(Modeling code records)
⁂

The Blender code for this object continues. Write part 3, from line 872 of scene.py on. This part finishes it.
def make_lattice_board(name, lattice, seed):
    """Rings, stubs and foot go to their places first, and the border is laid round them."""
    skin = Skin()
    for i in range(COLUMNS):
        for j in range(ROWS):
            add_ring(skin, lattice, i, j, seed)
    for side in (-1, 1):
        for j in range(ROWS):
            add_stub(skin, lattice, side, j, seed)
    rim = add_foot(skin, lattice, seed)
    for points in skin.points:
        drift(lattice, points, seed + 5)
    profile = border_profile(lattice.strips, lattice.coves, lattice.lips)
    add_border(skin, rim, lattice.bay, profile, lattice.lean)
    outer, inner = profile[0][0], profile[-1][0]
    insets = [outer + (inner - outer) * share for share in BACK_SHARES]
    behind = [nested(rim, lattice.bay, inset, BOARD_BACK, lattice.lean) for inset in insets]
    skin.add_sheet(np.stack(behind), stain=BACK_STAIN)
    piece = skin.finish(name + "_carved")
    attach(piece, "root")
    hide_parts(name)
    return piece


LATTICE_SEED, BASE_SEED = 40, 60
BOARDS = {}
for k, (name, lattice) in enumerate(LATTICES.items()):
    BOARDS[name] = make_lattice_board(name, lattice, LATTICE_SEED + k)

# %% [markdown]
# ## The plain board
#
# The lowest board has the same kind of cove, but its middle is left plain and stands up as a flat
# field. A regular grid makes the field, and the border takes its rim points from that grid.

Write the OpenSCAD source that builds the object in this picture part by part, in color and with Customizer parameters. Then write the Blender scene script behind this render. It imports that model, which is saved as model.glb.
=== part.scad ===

⁂

WHAT YOU ARE ASKED TO DO: Transcribe every record above exactly as it appears.

EXPECTED OUTPUT:
The Blender code for this object continues. Write part 3, from line 872 of scene.py on. This part finishes it.
def make_lattice_board(name, lattice, seed):
    """Rings, stubs and foot go to their places first, and the border is laid round them."""
    skin = Skin()
    for i in range(COLUMNS):
        for j in range(ROWS):
            add_ring(skin, lattice, i, j, seed)
    for side in (-1, 1):
        for j in range(ROWS):
            add_stub(skin, lattice, side, j, seed)
    rim = add_foot(skin, lattice, seed)
    for points in skin.points:
        drift(lattice, points, seed + 5)
    profile = border_profile(lattice.strips, lattice.coves, lattice.lips)
    add_border(skin, rim, lattice.bay, profile, lattice.lean)
    outer, inner = profile[0][0], profile[-1][0]
    insets = [outer + (inner - outer) * share for share in BACK_SHARES]
    behind = [nested(rim, lattice.bay, inset, BOARD_BACK, lattice.lean) for inset in insets]
    skin.add_sheet(np.stack(behind), stain=BACK_STAIN)
    piece = skin.finish(name + "_carved")
    attach(piece, "root")
    hide_parts(name)
    return piece


LATTICE_SEED, BASE_SEED = 40, 60
BOARDS = {}
for k, (name, lattice) in enumerate(LATTICES.items()):
    BOARDS[name] = make_lattice_board(name, lattice, LATTICE_SEED + k)

# %% [markdown]
# ## The plain board
#
# The lowest board has the same kind of cove, but its middle is left plain and stands up as a flat
# field. A regular grid makes the field, and the border takes its rim points from that grid.

Write the OpenSCAD source that builds the object in this picture part by part, in color and with Customizer parameters. Then write the Blender scene script behind this render. It imports that model, which is saved as model.glb.
=== part.scad ===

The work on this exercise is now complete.